## What is needed
Below is a block of records; repeat each one exactly.

◇ ◇ ◇ ◇ ◇ ◇ ◇

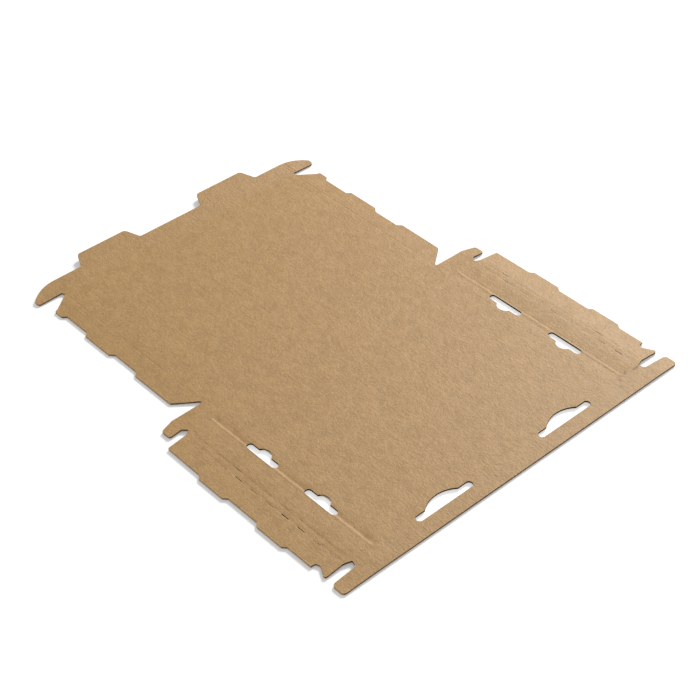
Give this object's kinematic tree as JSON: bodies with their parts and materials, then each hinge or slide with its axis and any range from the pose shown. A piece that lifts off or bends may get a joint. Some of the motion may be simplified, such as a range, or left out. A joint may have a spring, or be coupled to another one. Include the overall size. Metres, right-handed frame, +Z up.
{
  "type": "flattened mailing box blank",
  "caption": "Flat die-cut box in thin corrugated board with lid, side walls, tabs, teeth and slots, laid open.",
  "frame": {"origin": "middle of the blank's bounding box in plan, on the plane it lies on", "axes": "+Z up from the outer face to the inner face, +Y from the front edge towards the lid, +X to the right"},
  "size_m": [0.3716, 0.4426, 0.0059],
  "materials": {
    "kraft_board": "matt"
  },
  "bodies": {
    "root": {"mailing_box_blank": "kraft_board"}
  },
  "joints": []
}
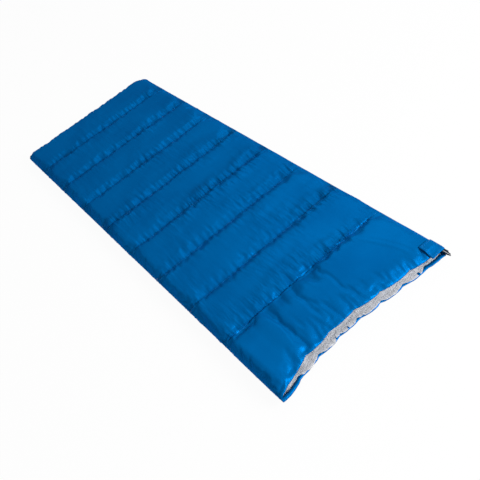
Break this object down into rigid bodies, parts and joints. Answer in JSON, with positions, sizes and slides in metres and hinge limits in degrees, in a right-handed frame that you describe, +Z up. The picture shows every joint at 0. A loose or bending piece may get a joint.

◇ ◇ ◇ ◇ ◇ ◇ ◇

## Complete answer
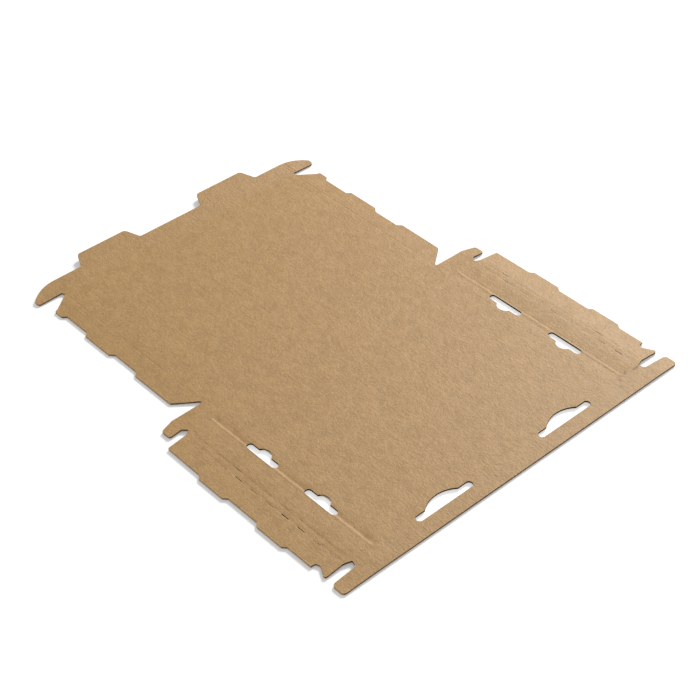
Give this object's kinematic tree as JSON: bodies with their parts and materials, then each hinge or slide with its axis and any range from the pose shown. A piece that lifts off or bends may get a joint. Some of the motion may be simplified, such as a range, or left out. A joint may have a spring, or be coupled to another one. Include the overall size. Metres, right-handed frame, +Z up.
{
  "type": "flattened mailing box blank",
  "caption": "Flat die-cut box in thin corrugated board with lid, side walls, tabs, teeth and slots, laid open.",
  "frame": {"origin": "middle of the blank's bounding box in plan, on the plane it lies on", "axes": "+Z up from the outer face to the inner face, +Y from the front edge towards the lid, +X to the right"},
  "size_m": [0.3716, 0.4426, 0.0059],
  "materials": {
    "kraft_board": "matt"
  },
  "bodies": {
    "root": {"mailing_box_blank": "kraft_board"}
  },
  "joints": []
}
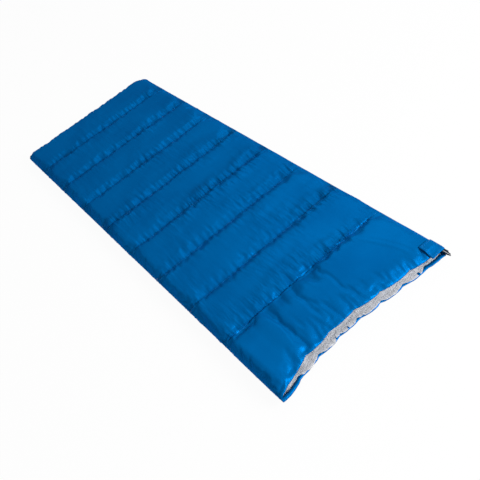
Break this object down into rigid bodies, parts and joints. Answer in JSON, with positions, sizes and slides in metres and hinge limits in degrees, in a right-handed frame that you describe, +Z up. The picture shows every joint at 0. A loose or bending piece may get a joint.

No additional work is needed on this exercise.